Unicode exposes surface form. It hides semantic structure.

To eventually learn that cat and dog are related, the system has to observe many contexts and infer the connection indirectly, despite the representation giving it no help. This is possible, but inefficient, and it pushes the burden of discovering basic structure entirely onto the learning algorithm. In a sense, the model has to spend capacity rediscovering obvious units and relationships that humans take for granted, simply because the text has been presented to it in a form that makes the wrong structure look important.

The representation makes learning harder than it needs to be.

Why tokenisation exists

This is the gap tokenisation fills. Tokenisation does not replace Unicode; Unicode still assigns numbers to symbols.
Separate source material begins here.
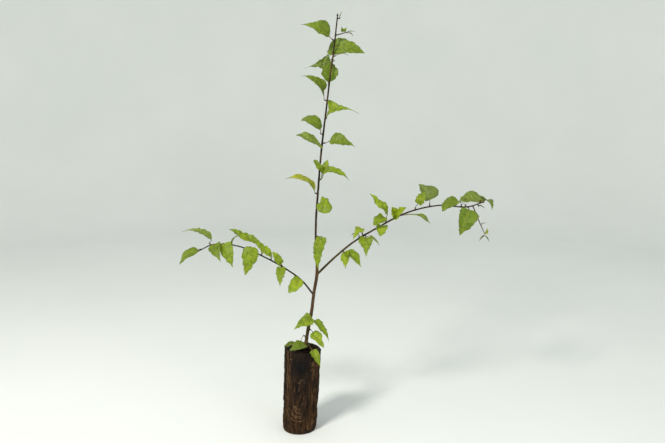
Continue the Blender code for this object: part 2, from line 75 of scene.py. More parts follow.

Tokenisation sits on top of that and reorganises text into units that are useful for learning, not because they are the only correct units, but because they expose structure earlier. Instead of presenting a learner with a flat stream of characters, tokenisation tries to carve text into chunks that repeat, recombine, and carry statistical weight. Sometimes that means treating cat as a unit. Sometimes it means breaking rare words into parts that still contain signal. Sometimes it means reusing common fragments across many words so the model does not have to relearn the same patterns repeatedly. The goal is not to encode meaning directly, but to shape the learner’s view of text so that learning becomes efficient.

Tokenisation is not about correctness. It is about learnability.

This is the first moment in the story where numbers are chosen deliberately to make learning easier, rather than simply to make text fit inside a machine. Once this shift happens, everything that follows in the modern language model pipeline starts to make sense, because the learner is no longer staring at raw symbols. It is staring at structure.